Exercise directions:
Find every line in the records below that contains the word "rigid", and copy each such line.
----- Stored rows -----
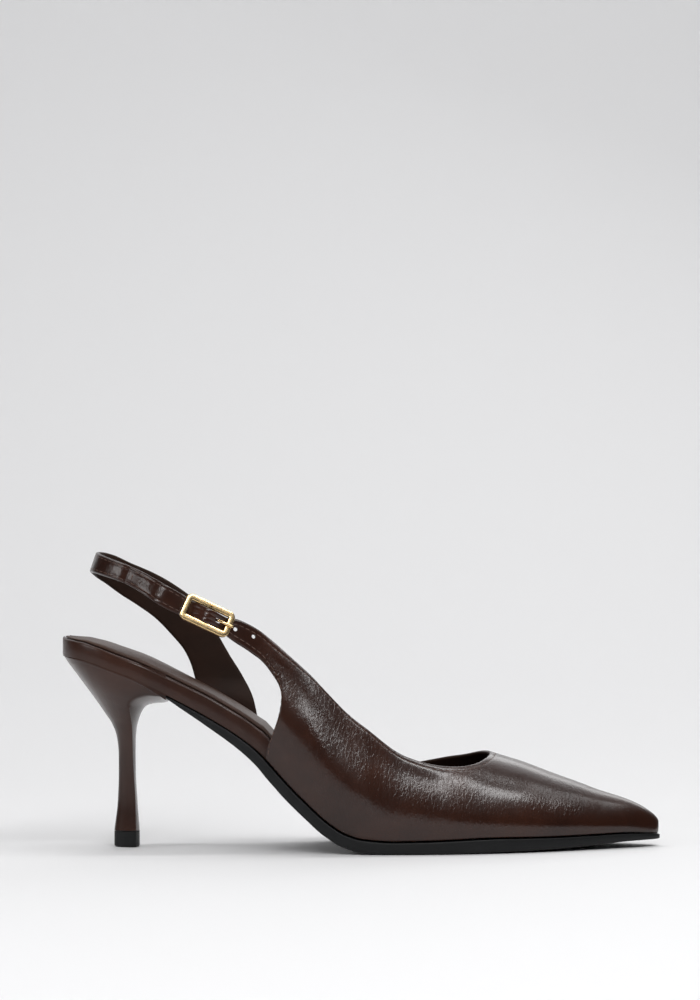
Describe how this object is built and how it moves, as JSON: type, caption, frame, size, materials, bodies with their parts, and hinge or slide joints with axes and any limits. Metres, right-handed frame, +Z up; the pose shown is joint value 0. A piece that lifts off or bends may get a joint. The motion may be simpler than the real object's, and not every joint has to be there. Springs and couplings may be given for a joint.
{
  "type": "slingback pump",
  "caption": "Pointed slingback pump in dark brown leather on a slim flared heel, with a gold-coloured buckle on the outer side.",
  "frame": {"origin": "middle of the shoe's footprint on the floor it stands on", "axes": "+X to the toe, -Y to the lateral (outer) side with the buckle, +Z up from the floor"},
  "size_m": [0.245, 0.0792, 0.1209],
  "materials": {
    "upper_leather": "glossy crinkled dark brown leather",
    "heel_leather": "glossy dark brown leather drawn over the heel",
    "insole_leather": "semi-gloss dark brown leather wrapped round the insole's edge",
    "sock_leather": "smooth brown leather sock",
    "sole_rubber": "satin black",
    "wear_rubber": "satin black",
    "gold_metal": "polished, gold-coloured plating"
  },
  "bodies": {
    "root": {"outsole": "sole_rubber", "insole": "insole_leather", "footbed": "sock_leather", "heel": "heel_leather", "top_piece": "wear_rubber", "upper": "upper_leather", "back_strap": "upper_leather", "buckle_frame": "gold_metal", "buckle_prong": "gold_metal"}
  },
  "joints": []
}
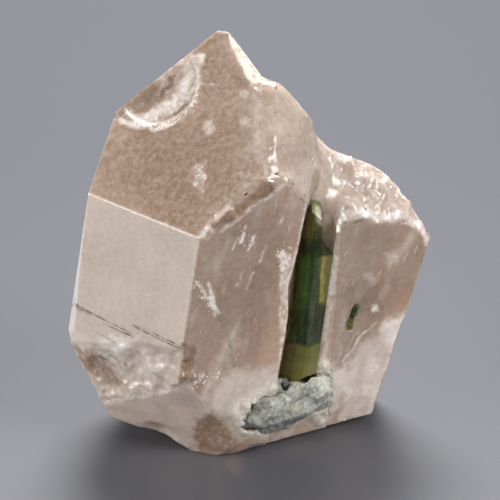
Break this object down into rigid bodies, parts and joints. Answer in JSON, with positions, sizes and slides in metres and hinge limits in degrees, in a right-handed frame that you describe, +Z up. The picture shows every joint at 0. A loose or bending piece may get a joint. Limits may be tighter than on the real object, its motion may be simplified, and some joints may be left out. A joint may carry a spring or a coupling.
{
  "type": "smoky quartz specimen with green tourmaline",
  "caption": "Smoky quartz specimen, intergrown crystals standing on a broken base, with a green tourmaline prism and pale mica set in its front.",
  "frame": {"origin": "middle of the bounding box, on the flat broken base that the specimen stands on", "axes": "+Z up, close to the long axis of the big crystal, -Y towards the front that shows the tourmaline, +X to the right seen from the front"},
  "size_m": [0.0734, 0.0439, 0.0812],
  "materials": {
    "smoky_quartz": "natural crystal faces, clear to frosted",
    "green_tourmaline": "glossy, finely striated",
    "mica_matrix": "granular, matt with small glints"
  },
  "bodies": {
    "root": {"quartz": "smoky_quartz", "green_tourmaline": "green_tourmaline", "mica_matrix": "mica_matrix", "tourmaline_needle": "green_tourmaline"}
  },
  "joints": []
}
-----
----- Stored rows -----
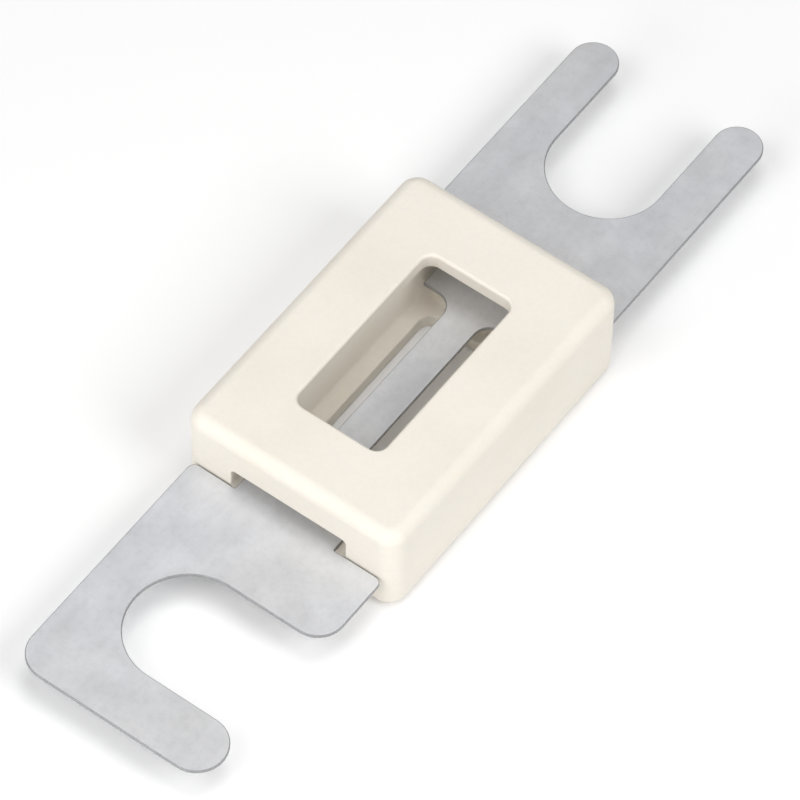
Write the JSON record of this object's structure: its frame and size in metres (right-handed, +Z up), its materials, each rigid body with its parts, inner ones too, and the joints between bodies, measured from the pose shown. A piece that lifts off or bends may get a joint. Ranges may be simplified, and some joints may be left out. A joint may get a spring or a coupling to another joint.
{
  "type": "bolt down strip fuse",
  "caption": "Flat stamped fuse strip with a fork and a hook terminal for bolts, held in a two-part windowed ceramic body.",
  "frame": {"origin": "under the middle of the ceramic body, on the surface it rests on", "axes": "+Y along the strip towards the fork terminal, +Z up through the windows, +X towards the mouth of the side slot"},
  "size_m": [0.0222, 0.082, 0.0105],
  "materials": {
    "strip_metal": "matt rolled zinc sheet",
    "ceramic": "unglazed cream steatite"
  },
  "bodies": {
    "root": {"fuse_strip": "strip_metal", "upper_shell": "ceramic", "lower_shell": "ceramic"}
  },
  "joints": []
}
-----
----- Stored rows -----
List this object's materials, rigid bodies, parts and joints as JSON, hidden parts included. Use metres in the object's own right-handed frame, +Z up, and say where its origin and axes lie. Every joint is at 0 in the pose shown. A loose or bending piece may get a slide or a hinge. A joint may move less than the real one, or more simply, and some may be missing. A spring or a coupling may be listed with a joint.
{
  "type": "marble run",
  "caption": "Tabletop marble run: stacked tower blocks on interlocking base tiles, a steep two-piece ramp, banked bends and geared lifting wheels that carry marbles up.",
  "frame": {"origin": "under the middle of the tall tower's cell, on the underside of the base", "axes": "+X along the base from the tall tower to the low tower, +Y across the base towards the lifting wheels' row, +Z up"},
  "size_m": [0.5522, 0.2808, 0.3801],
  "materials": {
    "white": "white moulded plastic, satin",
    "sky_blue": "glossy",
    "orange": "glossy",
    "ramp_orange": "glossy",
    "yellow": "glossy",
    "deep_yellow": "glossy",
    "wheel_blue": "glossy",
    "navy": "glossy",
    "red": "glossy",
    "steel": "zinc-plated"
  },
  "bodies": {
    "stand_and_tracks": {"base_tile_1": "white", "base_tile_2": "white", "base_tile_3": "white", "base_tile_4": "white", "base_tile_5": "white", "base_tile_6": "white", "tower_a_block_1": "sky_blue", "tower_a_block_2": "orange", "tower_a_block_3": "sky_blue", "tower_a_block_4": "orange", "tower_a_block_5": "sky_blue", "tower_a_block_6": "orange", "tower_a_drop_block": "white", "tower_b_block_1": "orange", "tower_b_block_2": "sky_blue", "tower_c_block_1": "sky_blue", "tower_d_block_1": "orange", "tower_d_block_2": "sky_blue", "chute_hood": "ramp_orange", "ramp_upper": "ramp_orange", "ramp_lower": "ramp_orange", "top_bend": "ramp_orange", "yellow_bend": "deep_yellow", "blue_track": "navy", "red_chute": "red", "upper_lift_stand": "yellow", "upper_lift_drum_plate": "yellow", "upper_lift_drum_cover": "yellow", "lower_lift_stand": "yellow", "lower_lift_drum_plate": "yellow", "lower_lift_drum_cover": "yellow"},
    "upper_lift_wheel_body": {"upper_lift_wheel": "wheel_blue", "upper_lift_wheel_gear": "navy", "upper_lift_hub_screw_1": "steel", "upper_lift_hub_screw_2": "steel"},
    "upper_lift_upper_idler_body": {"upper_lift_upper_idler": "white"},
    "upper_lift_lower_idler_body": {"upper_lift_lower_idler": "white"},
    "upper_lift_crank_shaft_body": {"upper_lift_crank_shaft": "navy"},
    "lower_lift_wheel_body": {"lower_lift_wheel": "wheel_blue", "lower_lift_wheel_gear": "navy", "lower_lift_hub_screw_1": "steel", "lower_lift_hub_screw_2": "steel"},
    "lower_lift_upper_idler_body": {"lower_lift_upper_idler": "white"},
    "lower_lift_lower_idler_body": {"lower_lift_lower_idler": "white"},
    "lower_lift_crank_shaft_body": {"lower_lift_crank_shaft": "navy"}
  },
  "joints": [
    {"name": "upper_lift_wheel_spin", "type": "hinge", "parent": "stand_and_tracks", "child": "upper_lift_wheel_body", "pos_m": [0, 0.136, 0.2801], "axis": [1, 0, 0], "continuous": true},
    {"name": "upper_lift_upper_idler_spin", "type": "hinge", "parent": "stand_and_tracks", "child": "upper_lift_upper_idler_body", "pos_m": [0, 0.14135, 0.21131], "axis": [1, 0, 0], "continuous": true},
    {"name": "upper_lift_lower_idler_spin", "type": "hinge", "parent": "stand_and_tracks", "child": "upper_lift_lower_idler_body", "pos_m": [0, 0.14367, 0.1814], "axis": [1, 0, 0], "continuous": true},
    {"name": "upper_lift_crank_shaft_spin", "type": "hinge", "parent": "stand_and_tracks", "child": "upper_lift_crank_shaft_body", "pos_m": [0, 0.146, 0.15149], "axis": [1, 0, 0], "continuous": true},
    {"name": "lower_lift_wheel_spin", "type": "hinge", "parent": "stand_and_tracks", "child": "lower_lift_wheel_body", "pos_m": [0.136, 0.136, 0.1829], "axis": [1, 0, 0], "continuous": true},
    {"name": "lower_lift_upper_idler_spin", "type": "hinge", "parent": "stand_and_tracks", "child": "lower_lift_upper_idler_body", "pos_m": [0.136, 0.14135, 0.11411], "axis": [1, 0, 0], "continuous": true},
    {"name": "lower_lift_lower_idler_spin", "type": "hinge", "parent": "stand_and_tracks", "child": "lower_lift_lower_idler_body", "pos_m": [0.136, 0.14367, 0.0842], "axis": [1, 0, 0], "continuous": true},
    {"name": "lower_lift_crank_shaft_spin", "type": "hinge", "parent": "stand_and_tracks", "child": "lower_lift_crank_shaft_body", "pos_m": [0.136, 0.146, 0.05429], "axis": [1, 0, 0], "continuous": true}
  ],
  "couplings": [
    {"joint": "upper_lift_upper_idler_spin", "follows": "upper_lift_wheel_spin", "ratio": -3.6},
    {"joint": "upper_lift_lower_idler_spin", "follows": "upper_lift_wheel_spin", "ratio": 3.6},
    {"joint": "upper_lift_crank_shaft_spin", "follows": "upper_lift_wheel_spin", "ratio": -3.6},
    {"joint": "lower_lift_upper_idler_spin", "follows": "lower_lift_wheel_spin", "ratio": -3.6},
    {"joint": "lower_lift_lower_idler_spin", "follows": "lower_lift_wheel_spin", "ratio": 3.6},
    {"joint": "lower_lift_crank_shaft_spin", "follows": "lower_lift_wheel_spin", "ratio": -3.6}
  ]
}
-----
Full solution:
Break this object down into rigid bodies, parts and joints. Answer in JSON, with positions, sizes and slides in metres and hinge limits in degrees, in a right-handed frame that you describe, +Z up. The picture shows every joint at 0. A loose or bending piece may get a joint. Limits may be tighter than on the real object, its motion may be simplified, and some joints may be left out. A joint may carry a spring or a coupling.
Write the JSON record of this object's structure: its frame and size in metres (right-handed, +Z up), its materials, each rigid body with its parts, inner ones too, and the joints between bodies, measured from the pose shown. A piece that lifts off or bends may get a joint. Ranges may be simplified, and some joints may be left out. A joint may get a spring or a coupling to another joint.
List this object's materials, rigid bodies, parts and joints as JSON, hidden parts included. Use metres in the object's own right-handed frame, +Z up, and say where its origin and axes lie. Every joint is at 0 in the pose shown. A loose or bending piece may get a slide or a hinge. A joint may move less than the real one, or more simply, and some may be missing. A spring or a coupling may be listed with a joint.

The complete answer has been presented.